Sta col padre, ma lo ritiene un padrone;
è docile, ma per convenienza;
è in casa, ma senza cuore.

Vuole bene non al padre, ma alle sue proprietà.

Il padre gli dice: tu sei sempre con me! Ma lui non gode del padre, non sa che significa poterlo godere come padre, non scandaglia nel suo cuore, ma solo nel suo portafoglio.

E quando il primo figlio ritorna, forse per interesse, ma almeno ritorna, e dichiara di aver bisogno del padre, questo che sta sempre a casa si allontana col cuore e non ha il coraggio di chiamarlo “fratello”, ma “questo tuo figlio”, come quando in casa si litiga tra papà e mamma per i figli e si dice: guarda “tuo figlio” che ha fatto. 
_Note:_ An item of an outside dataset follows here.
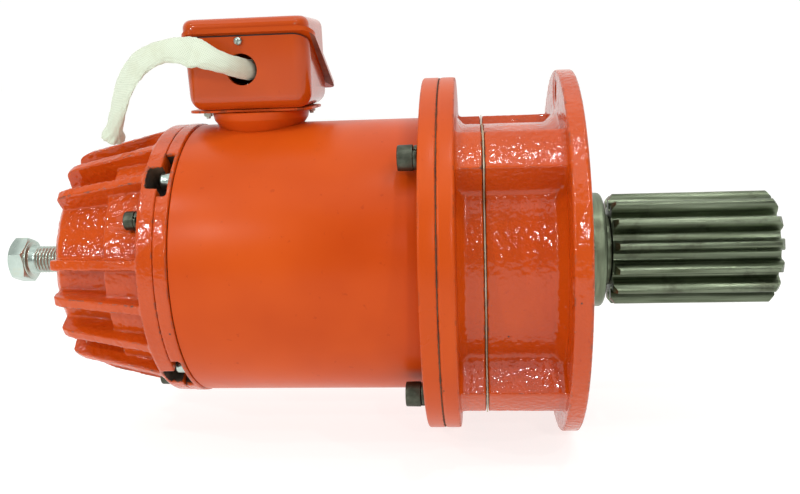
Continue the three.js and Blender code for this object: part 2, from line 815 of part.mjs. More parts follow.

Lo vuoi guardare in faccia questo mio figlio? Sì per me è mio figlio, anche se tu non lo vuoi più chiamare fratello.

Se lo accolgo di nuovo in casa, leggimi almeno in volto la fine della mia pena che da tempo provo anche per te, perché vuoi più bene ai miei vitelli e a i miei capretti che a me.

Stavi qui con me, ma non mi vedevi; mangiavi con me, ma pensavi di stare in un albergo: Posso sperare di avere due figli … o devo sempre credere di vivere con due  estranei? 

Qui il padre è un grande, è proprio l’immagine di Dio: passa la vita ad accogliere l’uno e a coinvolgere l’altro, non vuole lasciarli nel loro egoismo, spende la sua vita per farli cantare nell’amore.  

Quel Padre è Dio, quei figli siamo noi con tutte le nostre bizze, le nostre fatiche a vivere di amore, a trasformare la forza della vita, l’istinto di sopravvivenza, la voglia di felicità in progetto … progetto d’amore.

Finché non c’è l’amore la nostra esistenza è  approssimata, non è al massimo.

E Dio è proprio sempre con noi, per farci crescere in questo amore.